## Given information
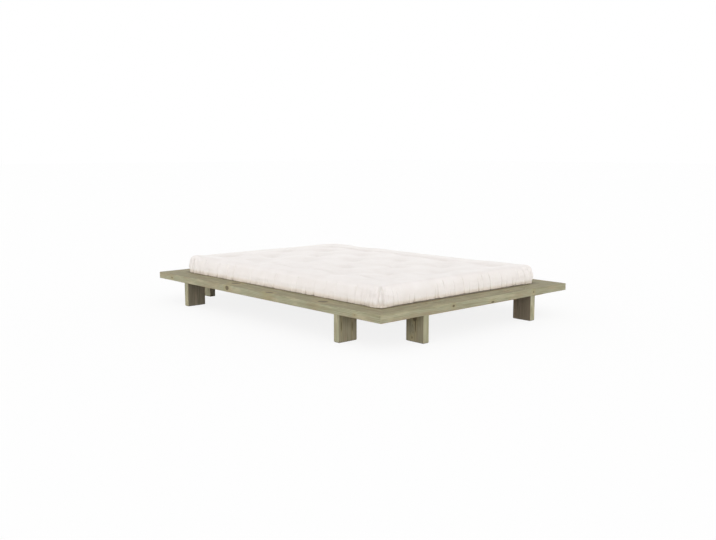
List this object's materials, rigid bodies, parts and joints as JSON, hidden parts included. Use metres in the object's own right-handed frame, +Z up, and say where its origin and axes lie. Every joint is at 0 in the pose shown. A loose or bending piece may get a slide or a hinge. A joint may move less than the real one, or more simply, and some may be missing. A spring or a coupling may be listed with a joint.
{
  "type": "futon bed",
  "caption": "Low platform bed: a wide mitred timber ledge on board legs frames a slatted recess that holds a thick cotton futon.",
  "frame": {"origin": "on the floor, under the middle of the bed", "axes": "+X across the bed, +Y along it towards the head, +Z up"},
  "size_m": [1.7, 2.3, 0.3299],
  "materials": {
    "stained_pine": "satin olive-grey stain over knotty pine",
    "bare_pine": "sawn and planed, unfinished",
    "plywood": "birch ply, unfinished",
    "beech": "fluted dowel, unfinished",
    "cotton_webbing": "woven tape",
    "grey_felt": "pressed felt",
    "futon_cotton": "off-white cotton drill, gathered at the sides",
    "zinc_steel": "zinc plated"
  },
  "bodies": {
    "bed_frame": {"batten_foot": "bare_pine", "batten_head": "bare_pine", "batten_left": "bare_pine", "batten_right": "bare_pine", "batten_screws": "zinc_steel", "bracket_screws": "zinc_steel", "centre_beam": "bare_pine", "centre_post": "bare_pine", "corner_plate_foot": "zinc_steel", "corner_plate_head": "zinc_steel", "corner_plate_left": "zinc_steel", "corner_plate_right": "zinc_steel", "leg_brackets": "zinc_steel", "leg_dowels": "beech", "leg_foot_1": "stained_pine", "leg_foot_2": "stained_pine", "leg_head_1": "stained_pine", "leg_head_2": "stained_pine", "leg_left_1": "stained_pine", "leg_left_2": "stained_pine", "leg_pads": "grey_felt", "leg_right_1": "stained_pine", "leg_right_2": "stained_pine", "plate_screws": "zinc_steel", "rail_foot": "stained_pine", "rail_head": "stained_pine", "rail_left": "stained_pine", "rail_right": "stained_pine", "slat_01": "bare_pine", "slat_02": "bare_pine", "slat_03": "bare_pine", "slat_04": "bare_pine", "slat_05": "bare_pine", "slat_06": "bare_pine", "slat_07": "bare_pine", "slat_08": "bare_pine", "slat_09": "bare_pine", "slat_10": "bare_pine", "slat_11": "bare_pine", "slat_12": "bare_pine", "slat_13": "bare_pine", "slat_14": "bare_pine", "slat_screws": "zinc_steel", "spline_foot": "plywood", "spline_head": "plywood", "spline_left": "plywood", "spline_right": "plywood", "strap_left": "cotton_webbing", "strap_right": "cotton_webbing", "strap_tacks": "zinc_steel"},
    "futon": {"futon": "futon_cotton"}
  },
  "joints": [
    {"name": "futon_lift", "type": "slide", "parent": "bed_frame", "child": "futon", "axis": [0, 0, 1], "range_m": [0, 0.25]}
  ]
}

## What you should do
Every line above should be printed again exactly as it stands.

## Answer to this task
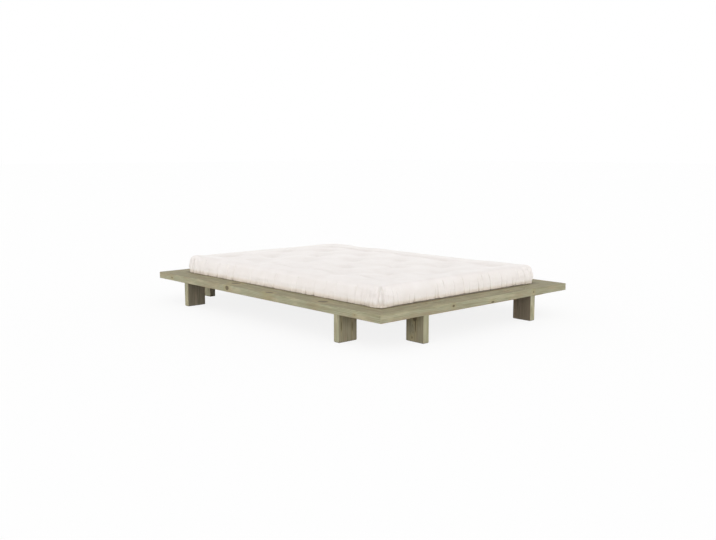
List this object's materials, rigid bodies, parts and joints as JSON, hidden parts included. Use metres in the object's own right-handed frame, +Z up, and say where its origin and axes lie. Every joint is at 0 in the pose shown. A loose or bending piece may get a slide or a hinge. A joint may move less than the real one, or more simply, and some may be missing. A spring or a coupling may be listed with a joint.
{
  "type": "futon bed",
  "caption": "Low platform bed: a wide mitred timber ledge on board legs frames a slatted recess that holds a thick cotton futon.",
  "frame": {"origin": "on the floor, under the middle of the bed", "axes": "+X across the bed, +Y along it towards the head, +Z up"},
  "size_m": [1.7, 2.3, 0.3299],
  "materials": {
    "stained_pine": "satin olive-grey stain over knotty pine",
    "bare_pine": "sawn and planed, unfinished",
    "plywood": "birch ply, unfinished",
    "beech": "fluted dowel, unfinished",
    "cotton_webbing": "woven tape",
    "grey_felt": "pressed felt",
    "futon_cotton": "off-white cotton drill, gathered at the sides",
    "zinc_steel": "zinc plated"
  },
  "bodies": {
    "bed_frame": {"batten_foot": "bare_pine", "batten_head": "bare_pine", "batten_left": "bare_pine", "batten_right": "bare_pine", "batten_screws": "zinc_steel", "bracket_screws": "zinc_steel", "centre_beam": "bare_pine", "centre_post": "bare_pine", "corner_plate_foot": "zinc_steel", "corner_plate_head": "zinc_steel", "corner_plate_left": "zinc_steel", "corner_plate_right": "zinc_steel", "leg_brackets": "zinc_steel", "leg_dowels": "beech", "leg_foot_1": "stained_pine", "leg_foot_2": "stained_pine", "leg_head_1": "stained_pine", "leg_head_2": "stained_pine", "leg_left_1": "stained_pine", "leg_left_2": "stained_pine", "leg_pads": "grey_felt", "leg_right_1": "stained_pine", "leg_right_2": "stained_pine", "plate_screws": "zinc_steel", "rail_foot": "stained_pine", "rail_head": "stained_pine", "rail_left": "stained_pine", "rail_right": "stained_pine", "slat_01": "bare_pine", "slat_02": "bare_pine", "slat_03": "bare_pine", "slat_04": "bare_pine", "slat_05": "bare_pine", "slat_06": "bare_pine", "slat_07": "bare_pine", "slat_08": "bare_pine", "slat_09": "bare_pine", "slat_10": "bare_pine", "slat_11": "bare_pine", "slat_12": "bare_pine", "slat_13": "bare_pine", "slat_14": "bare_pine", "slat_screws": "zinc_steel", "spline_foot": "plywood", "spline_head": "plywood", "spline_left": "plywood", "spline_right": "plywood", "strap_left": "cotton_webbing", "strap_right": "cotton_webbing", "strap_tacks": "zinc_steel"},
    "futon": {"futon": "futon_cotton"}
  },
  "joints": [
    {"name": "futon_lift", "type": "slide", "parent": "bed_frame", "child": "futon", "axis": [0, 0, 1], "range_m": [0, 0.25]}
  ]
}